With our move, Kevin was forced to embark on the quest to replace Frank.  After perusing a number of places, Kevin ended up at Scissorhand Station (we had a coupon for there from our “Welcome to Hummelstown” basket).  Scissorhand Station……..cute name, huh?  The business sat right next to the rail lines in Hummelstown and the Edward Scissorhands movie had just been released.  It didn’t have the gangsta flair of the Paonessa brothers Family Hair Center, but it will go down in Stoehr family lore.
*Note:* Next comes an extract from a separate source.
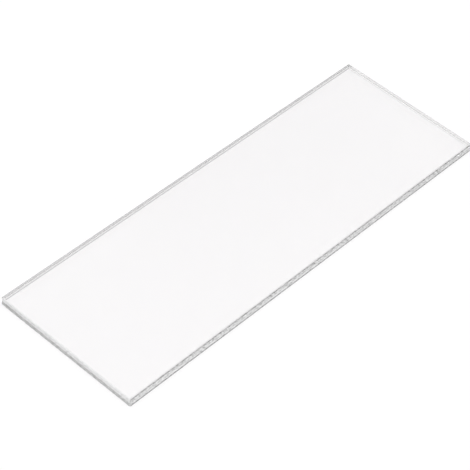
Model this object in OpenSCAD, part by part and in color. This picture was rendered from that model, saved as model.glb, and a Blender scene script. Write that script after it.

This is what happened – Kevin, sporting his FBI Academy shirt walked in to Scissorhand Station and asked if they took walk-ins (little did the stylist know Kev had a coupon burning a hole in his pocket).  The stylist motioned him to her chair and then immediately proceeded to lock the door to the business.  Seems that she might have had a law enforcement fetish. There was no one else in the salon…..just Kevin and Her……. Kevin immediately felt uncomfortable that it was just him and her very alone with the door now locked.  The hairdresser then started making some flirty chit chat.  Kevin began to stammer and sweat profusely. Was he going to be seduced or murdered?  This was Fifty Shades of Grey in reverse and 30 years earlier.  After a few more lines of suggestive questions, Kevin decided to bolt. He told the woman that he had changed his mind and didn’t want a haircut after all.  Now – some men would’ve relished that moment and would have taken advantage, but Kevin just didn’t feel that things were copacetic there at the salon.  Or maybe Kevin was just not used to the dominatrix type atmosphere.  I’m pretty gentle and congenial when I cut hair.

I'm a very gentle hair stylist…..usually I've had wine

I’m a very gentle hair stylist…..usually I’ve had wine

So -ever since then, I have been cutting Kevin’s hair.  I’m not domineering or in any way sexual in my hair cutting approach (and Kevin can vouch for that!).  I do become a little bossy and then Kevin gets defensive……like when I accidentally snipped his ear with my (very dull) scissors and drew blood, Kevin threatened never to come back to my salon.  Or – when I yelled at him to quit looking at the TV and lower his head so I could get the back of his neck, he said that I was the most overbearing stylist he had ever encountered.  Kevin portends that mine is the worst salon he has ever been to.  It’s all a bluff.  Kevin’s frugal and he will suffer a really bad haircut by me because it is FREE!  But – the haircut I give Kevin is still better than Frank’s!

The point of this post is the fact that Kevin vacuums his hair.  Who does that?  Have you ever been to a salon where the  patron holds the vacuum cleaner hose and suctions every strand as it falls?  Maybe that could be a new trend………a discounted hair cutting salon (“Suck it Up”) where the patron cleans up after himself for a reduced cost. I think I’m on to something.  Call me – I’ll cut your hair if you vacuum your own head.